Level Measurement for Solids

Vibrating point

These detect levels of very fine powders (bulk density: 0.02 g/cm3 – 0.2 g/cm3), fine powders (bulk density: 0.2 – 0.5 g/cm3), and granular solids (bulk density: 0.5 g/cm3 or greater). With proper selection of vibration frequency and suitable sensitivity adjustments, they can also sense the level of highly fluidized powders and electrostatic materials.

Single-probe vibrating level sensors are ideal for bulk powder level. Since only one sensing element contacts the powder, bridging between two probe elements is eliminated and media build-up is minimized. The vibration of the probe tends to eliminate build-up of material on the probe element. Vibrating level sensors are not affected by dust, static charge build-up from dielectric powders, or changes in conductivity, temperature, pressure, humidity or moisture content. Tuning-fork style vibration sensors are another alternative. They tend to be less costly, but are prone to material buildup between the tines,

Rotating paddle

Rotating paddle level sensors are a very old and established technique for bulk solid point level indication. The technique uses a low-speed gear motor that rotates a paddle wheel. When the paddle is stalled by solid materials, the motor is rotated on its shaft by its own torque until a flange mounted on the motor contacts a mechanical switch. The paddle can be constructed from a variety of materials, but tacky material must not be allowed to build up on the paddle.

Build-up may occur if the process material becomes tacky because of high moisture levels or high ambient humidity in the hopper. For materials with very low weight per unit volume such as Perlite, Bentonite or fly ash, special paddle designs and low-torque motors are used. Fine particles or dust must be prevented from penetrating the shaft bearings and motor by proper placement of the paddle in the hopper or bin and using appropriate seals.

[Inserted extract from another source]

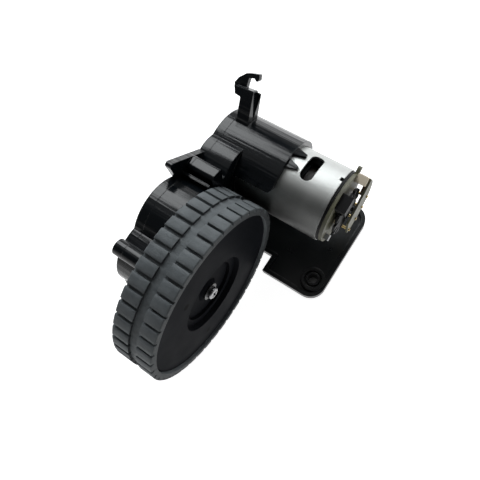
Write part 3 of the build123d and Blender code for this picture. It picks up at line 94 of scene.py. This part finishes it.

An RF Admittance level sensor uses a rod probe and RF source to measure the change in admittance. The probe is driven through a shielded coaxial cable to eliminate the effects of changing cable capacitance to ground. When the level changes around the probe, a corresponding change in the di-electric is observed. This changes the admittance of this imperfect capacitor and this change is measured to detect change of level.